Muslims Step Up in the Culture Wars

Muslims take a hard line against sexual immorality, homosexuality, transgenderism, etc., etc., so it has long been a puzzle why they are so often in league with progressives, who demonize such views when Christians hold them, yet let them pass with their Muslim allies.

But now Muslim parents have been leading the charge against public school systems that are attempting to indoctrinate their children with pornography and propaganda.

Muslims in the West are at the forefront of a social movement that transcends any one faith or ethnicity. For those following the news, protests led by parents have erupted across the United States and Canada against school boards that wish to teach schoolchildren content about the acceptability of LGBTQ lifestyles.

While parents of all ethnicities and religions are involved, Muslim parents have been playing a central role in all of these cases, both as organisers and protesters, and their highly visible presence is creating waves on social media.

[Keep reading. . .]

Meanwhile, the cultural left feels betrayed.  After all we’ve done for you, you turn against us!  I thought we were intersectional allies!
Actually, Muslims and Christians should be the allies on moral issues such as this.  So should white evangelicals and the Black Church.
Along this line, Hispanic Catholics, though often assumed to be part of the progressive base, came out in force at the protests at Dodger Stadium over the team’s honoring the blasphemous drag act, “The Sisters of Perpetual Indulgence.”
The Left’s identity politics might get torn apart by religious and moral forces, with new alignments taking shape, as the sexual transgressive faction goes way too far.

Christianity Surges (Secretly) in Iran

As Christianity seems in decline in the United States and western Europe, it is growing dramatically in other parts of the world.  Including the Islamic world, even where conversion to Christ can mean persecution, repudiation by one’s family, and even death.

From Lela Gilbert, in The Washington Stand, Good News from Iran: A Million New Christian Believers:

Amazingly, there’s an explosive number of conversions to Christianity taking place in Iran. . . .

A significant survey taken in 2020 by Gamaan, a secular Netherlands-based research group, reported that there are far greater numbers of Christian believers in Iran than ever before — more than a million.
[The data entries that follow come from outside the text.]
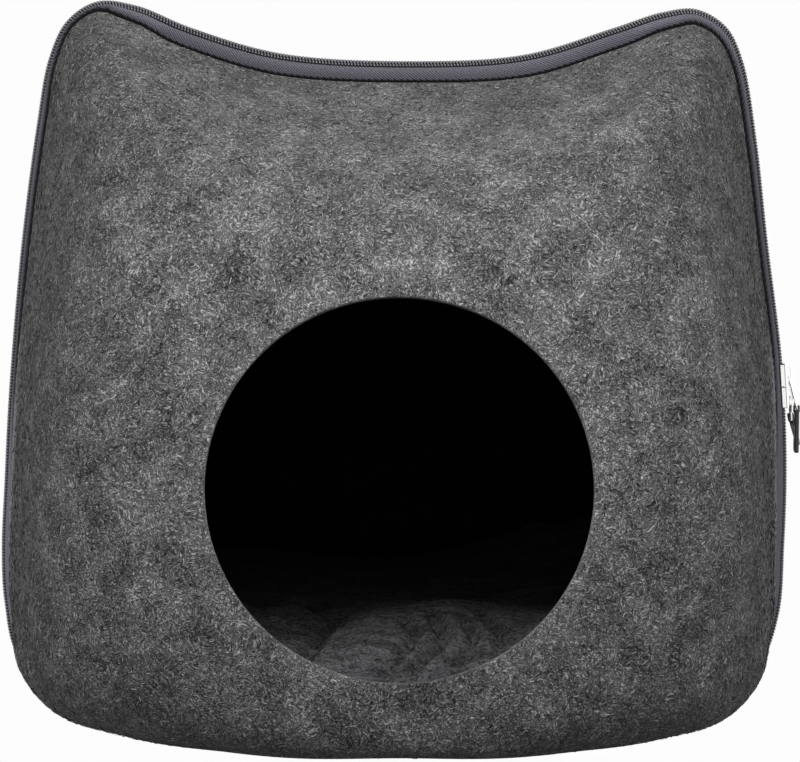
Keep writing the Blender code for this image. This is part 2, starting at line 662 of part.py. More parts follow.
def build():
    """Make the whole cave."""
    collection = fresh_collection(COLLECTION)
    cutters = bpy.data.collections.new("cutters")
    bpy.context.scene.collection.children.link(cutters)
    felt = finish("anthracite_felt", (0.085, 0.085, 0.088), 0.95)
    tape_cloth = finish("zip_tape_cloth", (0.10, 0.10, 0.125), 0.85)
    coil = finish("zip_coil_nylon", (0.06, 0.06, 0.07), 0.5)
    nickel = finish("nickel", (0.82, 0.81, 0.78), 0.22, 1.0)
    black_tab = finish("black_tab", (0.02, 0.02, 0.021), 0.45)
    plush = finish("dark_plush", (0.05, 0.05, 0.052), 1.0)

    slider_heights = {"upper": UPPER_SLIDER_Z, "lower": UPPER_SLIDER_Z - SLIDER_PITCH}
    chain_inset = POST_START - POST_TO_CHAIN
    upper_end = slider_heights["upper"] - chain_inset
    lower_end = slider_heights["lower"] + chain_inset
    samples = with_cuts(outline_samples(), (upper_end, lower_end))
    front = shell_grid(samples, FRONT_SECTIONS, -1.0)
    back = closed_grid(shell_grid(samples, BACK_SECTIONS, 1.0), BACK_DEPTH)
    felt_shell("front_shell", front, -1.0, felt, collection)
    felt_shell("back_shell", back, 1.0, felt, collection)
    zip_tape("zip_tape_front", samples, front, -1.0, tape_cloth, collection)
    zip_tape("zip_tape_back", samples, back, 1.0, tape_cloth, collection)

    zipped = samples[samples[:, 3] >= CHAIN_ENDS_AT_GAP]
    left_or_above = (zipped[:, 0] < 0.0) | (zipped[:, 1] > upper_end - CLEARANCE)
    right_and_below = (zipped[:, 0] > 0.0) & (zipped[:, 1] < lower_end + CLEARANCE)
    zip_chain("zip_chain_upper", zipped[left_or_above], coil, collection)
    zip_chain("zip_chain_lower", zipped[right_and_below], coil, collection)

    kit = {"slider": slider_mesh(cutters, nickel), "tab": tab_mesh(cutters, black_tab), "nickel": nickel}
    for suffix, height in slider_heights.items():
        seat = ridge_seat(suffix + "_seat", samples, height, collection)
        slider_and_pull(suffix, seat, kit, collection)
    cushion(plush, collection)


build()
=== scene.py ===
import math

import bmesh
import bpy
import numpy as np
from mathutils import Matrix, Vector


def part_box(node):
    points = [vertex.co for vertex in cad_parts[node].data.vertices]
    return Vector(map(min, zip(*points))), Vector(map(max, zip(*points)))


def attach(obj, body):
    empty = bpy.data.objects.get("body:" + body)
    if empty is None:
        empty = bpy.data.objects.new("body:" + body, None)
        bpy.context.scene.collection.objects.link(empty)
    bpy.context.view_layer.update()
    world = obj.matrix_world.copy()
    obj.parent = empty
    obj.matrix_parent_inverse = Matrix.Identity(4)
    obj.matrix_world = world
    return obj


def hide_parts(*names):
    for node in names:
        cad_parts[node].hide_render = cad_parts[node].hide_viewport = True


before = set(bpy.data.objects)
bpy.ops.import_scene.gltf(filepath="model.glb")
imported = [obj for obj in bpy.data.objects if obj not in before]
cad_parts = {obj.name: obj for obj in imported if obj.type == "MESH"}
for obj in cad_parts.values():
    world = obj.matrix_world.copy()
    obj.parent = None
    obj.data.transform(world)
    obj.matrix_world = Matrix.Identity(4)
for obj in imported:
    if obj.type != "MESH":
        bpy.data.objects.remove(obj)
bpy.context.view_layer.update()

# Lengths in the tables are in millimetres.
MM = 0.001

# ---- The studio ------------------------------------------------------------------------------
# Not part of the cave: a pale floor and surroundings that look white to the camera, with soft
# light from all round. Softboxes stand before the forehead, on either side and high up before the
# entrance, and two smaller ones beside the side ones light the zip.

CAMERA_PLACE, CAMERA_TARGET = (0.3, -1790.1, 338.6), (0.3, 0.0, 150.4)
CAMERA_LENS, CAMERA_SENSOR, CAMERA_SIGHT = 171.25, 36.0, 50.0
# Columns: place, target, size, watts.
SOFTBOXES = {
    "forehead": ((10.0, -430.0, 372.0), (0.0, -90.0, 216.0), 240.0, 1.66),
    "left": ((-1500.0, -800.0, 330.0), (0.0, 0.0, 130.0), 800.0, 6.8),
    "right": ((1600.0, -680.0, 330.0), (0.0, 0.0, 130.0), 800.0, 5.8),
    "entrance": ((-160.0, -500.0, 1300.0), (0.0, -90.0, 50.0), 720.0, 60.0),
    "zip_left": ((-1500.0, -700.0, 330.0), (0.0, 0.0, 150.0), 600.0, 11.5),
    "zip_right": ((1500.0, -700.0, 330.0), (0.0, 0.0, 150.0), 600.0, 4.5),
}
WHITE, FLOOR_GREY = (1.0, 1.0, 1.0, 1.0), (0.1, 0.1, 0.1, 1.0)
SEEN_LEVEL, AMBIENT = 0.98, 0.66
FLOOR_RADIUS, FLOOR_SIDES, FLOOR_DROP = 6000.0, 64, 0.4


def node(tree, kind, inputs=None, **settings):
    """Add a node: each input takes a plain value or another node's output."""
    added = tree.nodes.new(kind)
    for key, value in settings.items():
        setattr(added, key, value)
    for key, value in (inputs or {}).items():
        if isinstance(value, bpy.types.NodeSocket):
            tree.links.new(value, added.inputs[key])
        else:
            added.inputs[key].default_value = value
    return added


def maths(tree, operation, first, second=0.0, third=0.0):
    """A Math node's output."""
    return node(tree, "ShaderNodeMath", {0: first, 1: second, 2: third},
                operation=operation).outputs[0]


def empty_material(name):
    """A material with nothing but its output node."""
    material = bpy.data.materials.new(name)
    material.use_nodes = True
    tree = material.node_tree
    tree.nodes.clear()
    return material, tree, tree.nodes.new("ShaderNodeOutputMaterial")


def in_scene(name, data):
    """An object in the scene for a mesh, a light or a camera."""
    added = bpy.data.objects.new(name, data)
    bpy.context.scene.collection.objects.link(added)
    return added


def mesh_from(name, points, faces=()):
    """A mesh from points in millimetres and faces."""
    mesh = bpy.data.meshes.new(name)
    mesh.from_pydata([tuple(MM * value for value in point) for point in points], [], faces)
    mesh.update()
    return mesh


def aimed(thing, place, target):
    """Put a camera or light at a place, looking at a target, both in millimetres."""
    placed = in_scene(thing.name, thing)
    placed.location = Vector(place) * MM
    placed.rotation_euler = (Vector(target) - Vector(place)).to_track_quat("-Z", "Y").to_euler()
    return placed


def softbox(name, place, target, size, watts):
    """A square white area light."""
    lamp = bpy.data.lights.new(name, "AREA")
    lamp.size = size * MM
    lamp.energy = watts
    lamp_object = aimed(lamp, place, target)
    lamp_object.visible_camera = False
    return lamp_object


def white_where_seen(tree, real, white_kind):
    """White where the camera or a mirror-like surface looks, and real for light on its way."""
    path = node(tree, "ShaderNodeLightPath")
    seen = maths(tree, "MAXIMUM", path.outputs["Is Camera Ray"], path.outputs["Is Glossy Ray"])
    white = node(tree, white_kind, {"Color": WHITE, "Strength": SEEN_LEVEL})
    return node(tree, "ShaderNodeMixShader", {0: seen, 1: real.outputs[0],
                                              2: white.outputs[0]}).outputs[0]


camera = bpy.data.cameras.new("camera")
camera.lens = CAMERA_LENS
camera.sensor_width = CAMERA_SENSOR
camera.clip_end = CAMERA_SIGHT
bpy.context.scene.camera = aimed(camera, CAMERA_PLACE, CAMERA_TARGET)
softboxes = {name: softbox(name, *row) for name, row in SOFTBOXES.items()}

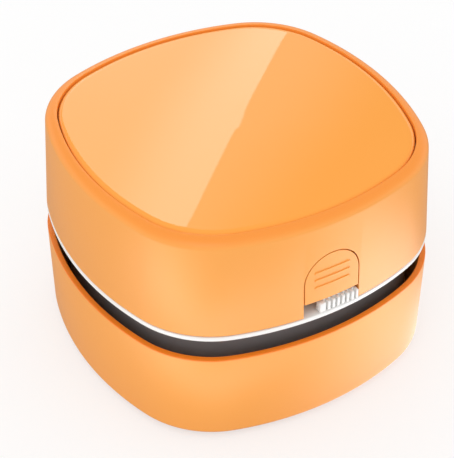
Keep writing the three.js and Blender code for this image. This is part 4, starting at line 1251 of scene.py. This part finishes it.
@dataclass
class Filter:
    """Filter that hangs under the fan: a ribbed frame and a cloth cup."""

    ribs: int = 6
    rib_width: float = 1.2 * MM
    rib_foot: float = 1.4 * MM
    rib_start: float = 0.6 * MM
    seat_radius: float = 17.3 * MM
    seat_bottom: float = 21.1 * MM
    foot_radius: float = 15 * MM
    foot_thickness: float = 1.2 * MM
    flange_height: float = 2.4 * MM
    cage_edge: float = 0.15 * MM
    cup_taper: float = 1.9 * MM
    cup_wall: float = 0.7 * MM
    cup_round: float = 0.6 * MM
    cup_floor: float = 0.9 * MM
    cup_fillet: float = 0.3 * MM

    def build(self) -> None:
        """Builds the frame and the cloth."""
        low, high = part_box("filter_frame")
        flange, seat, foot = high.x, self.seat_radius, self.foot_radius
        flange_low, start = high.z - self.flange_height, low.z + self.rib_start
        rib_top, half = flange_low + self.flange_height / 2, self.rib_width / 2
        cage = tube(flange, seat, flange_low, high.z)
        rib = [(foot - self.rib_foot, start), (foot, start),
               (flange - self.rib_foot, rib_top), (seat, rib_top)]
        ribs = [
            Solid.prism(rib, -half, half, Axis.Y).turn(i * TURN / self.ribs)
            for i in range(self.ribs)
        ]
        cage.join(Solid.rod(foot, low.z, low.z + self.foot_thickness, segments=64), *ribs)
        cage.cut(Solid.rod(seat, self.seat_bottom, high.z + TOOL_DEPTH, segments=64))
        place(cage, "filter_cage", "filter_frame", "white", edge=self.cage_edge)
        low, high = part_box("filter_mesh")
        mouth, turn = high.x, self.cup_round
        sole = mouth - self.cup_taper
        cup = Solid.lathe([
            (0, low.z), *arc((sole - turn, low.z + turn), turn, -90, 0, 5),
            (mouth, high.z), (mouth - self.cup_wall, high.z),
            (sole - self.cup_wall - self.cup_fillet, low.z + self.cup_floor + self.cup_fillet),
            (0, low.z + self.cup_floor),
        ], 96)
        place(cup, "filter_cup", "filter_mesh", "cloth")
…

In fact, those involved with the “house church” movement in Iran are convinced that there are likely several million Christian believers there.

In my research and interviews, it has become clear that new Christians’ witness to others is mostly shared in quiet conversations, encouraged by low-profile online Bible studies, and affirmed by visions, dreams, and miraculously answered prayers. Due to their risky circumstances, recent Christian converts are enthusiastically communicating about their changed lives with friends and loved ones — but quietly and carefully. However, their discreet but persistent witness accounts for the extraordinary number of new Iranian believers, who meet in small house churches.